Turner expressed optimism, citing strong demand, including a record-breaking streak of shipping over 200 million pounds for 11 consecutive months in the last crop year. Additionally, the industry sold more than 300 million pounds beyond what was produced, marking the largest swing in its history. 

“Our carryout is now down to less than 500 million pounds, and we haven’t seen those levels since 2019,” she said. 

Inventory Shortens After Highs
For the first time in five years, annual almond shipments exceeded receipts, reducing carryover inventory by 300 million pounds to 19% of annual shipments, slightly below the historical average, according to Neil Zacky, trade manager with Derco Foods, a family-owned business that supplies tree nuts globally. 

“In the past decade, the industry typically carried over around 21% of annual shipments,” Zacky said on a panel during TAC’s State of the Industry session. “But going into the 2023 crop year, we brought in 31% of annual shipments.” 

Buyers adopted a “hand-to-mouth” purchasing strategy, delaying orders to capitalize on better pricing amid high inventories, he explained.
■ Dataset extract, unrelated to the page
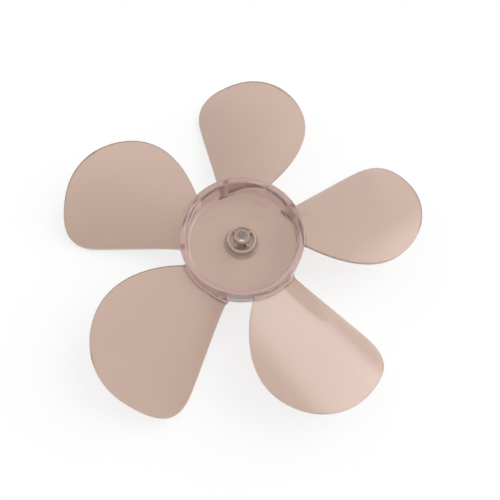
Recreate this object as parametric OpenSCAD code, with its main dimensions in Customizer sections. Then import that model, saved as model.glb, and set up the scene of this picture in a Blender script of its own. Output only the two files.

This strategy put pressure on processors to manage old crop sales while introducing the new crop. 

“The reduced inventory had a noticeable impact on the market, especially for buyers needing specific varieties or grades,” Zacky said. “With limited stocks, buyers entered the market quickly and secured new crop for longer periods than usual.”

Strong demand has brought stability to the market, Zacky added, noting that managing inventory in India will be key for maintaining this foundation in the coming year. He also said while crop estimates and annual receipts remain crucial for marketing almonds throughout the year, ending inventory has become just as important in establishing a stable foundation for the year ahead.

“Over the years, both buyers and sellers have faced challenges managing supply during the transition,” Zacky said. “Looking ahead, the industry seems well-positioned to maintain balanced inventories, leading to more consistent pricing trends.”